Data items
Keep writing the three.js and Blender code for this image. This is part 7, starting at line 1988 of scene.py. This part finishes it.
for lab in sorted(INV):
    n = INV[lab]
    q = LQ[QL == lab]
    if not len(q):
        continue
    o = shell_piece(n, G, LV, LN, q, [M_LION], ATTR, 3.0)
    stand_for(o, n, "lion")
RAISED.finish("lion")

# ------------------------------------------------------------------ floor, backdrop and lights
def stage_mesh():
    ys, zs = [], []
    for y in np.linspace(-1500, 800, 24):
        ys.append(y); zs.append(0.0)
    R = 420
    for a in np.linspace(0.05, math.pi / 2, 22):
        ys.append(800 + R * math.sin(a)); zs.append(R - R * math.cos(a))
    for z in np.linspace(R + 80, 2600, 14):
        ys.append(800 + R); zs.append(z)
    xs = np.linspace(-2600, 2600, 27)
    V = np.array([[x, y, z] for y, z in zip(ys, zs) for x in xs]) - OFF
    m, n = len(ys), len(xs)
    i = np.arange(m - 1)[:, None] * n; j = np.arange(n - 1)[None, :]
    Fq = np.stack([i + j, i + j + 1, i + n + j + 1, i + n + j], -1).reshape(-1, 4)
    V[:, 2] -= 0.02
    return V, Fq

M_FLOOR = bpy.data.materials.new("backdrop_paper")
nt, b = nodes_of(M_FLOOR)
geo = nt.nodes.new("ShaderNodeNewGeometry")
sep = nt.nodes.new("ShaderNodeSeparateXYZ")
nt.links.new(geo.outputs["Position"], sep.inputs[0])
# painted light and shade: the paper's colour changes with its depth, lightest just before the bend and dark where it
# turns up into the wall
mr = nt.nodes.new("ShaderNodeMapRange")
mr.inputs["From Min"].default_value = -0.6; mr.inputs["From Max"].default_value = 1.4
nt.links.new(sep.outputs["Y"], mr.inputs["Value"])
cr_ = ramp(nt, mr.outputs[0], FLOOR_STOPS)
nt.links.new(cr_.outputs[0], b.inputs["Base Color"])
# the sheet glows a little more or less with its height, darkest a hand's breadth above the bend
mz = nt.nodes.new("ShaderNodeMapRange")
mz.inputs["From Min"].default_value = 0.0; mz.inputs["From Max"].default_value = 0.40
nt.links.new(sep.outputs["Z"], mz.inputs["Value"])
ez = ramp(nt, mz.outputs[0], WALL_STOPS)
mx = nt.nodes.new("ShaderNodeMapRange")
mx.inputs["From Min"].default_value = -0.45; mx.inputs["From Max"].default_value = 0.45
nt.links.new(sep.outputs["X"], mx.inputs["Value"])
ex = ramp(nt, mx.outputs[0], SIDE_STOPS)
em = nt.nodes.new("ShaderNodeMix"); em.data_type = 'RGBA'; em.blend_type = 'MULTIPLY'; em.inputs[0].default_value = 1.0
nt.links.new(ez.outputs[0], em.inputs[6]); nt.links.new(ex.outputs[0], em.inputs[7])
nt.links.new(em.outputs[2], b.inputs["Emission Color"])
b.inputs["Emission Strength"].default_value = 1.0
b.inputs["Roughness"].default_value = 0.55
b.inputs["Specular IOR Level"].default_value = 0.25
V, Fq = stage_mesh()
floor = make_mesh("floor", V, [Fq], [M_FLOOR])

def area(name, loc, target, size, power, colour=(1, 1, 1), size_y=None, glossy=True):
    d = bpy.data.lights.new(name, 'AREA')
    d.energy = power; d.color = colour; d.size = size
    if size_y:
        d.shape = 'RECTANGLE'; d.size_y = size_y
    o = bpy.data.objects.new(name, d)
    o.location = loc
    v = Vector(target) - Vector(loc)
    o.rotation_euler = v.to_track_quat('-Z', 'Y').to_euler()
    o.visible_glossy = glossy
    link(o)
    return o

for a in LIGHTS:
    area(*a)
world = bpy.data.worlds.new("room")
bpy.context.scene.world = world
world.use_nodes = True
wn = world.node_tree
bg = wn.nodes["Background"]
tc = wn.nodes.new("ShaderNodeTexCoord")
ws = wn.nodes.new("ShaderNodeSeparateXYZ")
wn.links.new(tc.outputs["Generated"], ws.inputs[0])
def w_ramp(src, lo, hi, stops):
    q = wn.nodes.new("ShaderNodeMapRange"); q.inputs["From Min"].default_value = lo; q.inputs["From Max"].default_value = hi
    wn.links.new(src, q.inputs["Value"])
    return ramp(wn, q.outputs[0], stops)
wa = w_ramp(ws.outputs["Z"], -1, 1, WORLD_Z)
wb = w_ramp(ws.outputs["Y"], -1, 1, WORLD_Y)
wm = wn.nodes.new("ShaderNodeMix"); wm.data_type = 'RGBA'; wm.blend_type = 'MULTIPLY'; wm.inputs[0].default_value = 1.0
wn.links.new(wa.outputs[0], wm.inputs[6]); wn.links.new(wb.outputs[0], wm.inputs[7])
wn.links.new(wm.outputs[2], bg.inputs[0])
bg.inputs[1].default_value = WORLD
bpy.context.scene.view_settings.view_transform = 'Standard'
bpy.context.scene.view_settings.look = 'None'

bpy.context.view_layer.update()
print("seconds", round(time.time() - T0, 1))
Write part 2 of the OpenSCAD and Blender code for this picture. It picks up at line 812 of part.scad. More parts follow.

Short exercise: Only the lines from the one that contains "bpy.context.view_layer.update()" to the end of the entries above should be given again, exactly and in full.

In response:
bpy.context.view_layer.update()
print("seconds", round(time.time() - T0, 1))
Write part 2 of the OpenSCAD and Blender code for this picture. It picks up at line 812 of part.scad. More parts follow.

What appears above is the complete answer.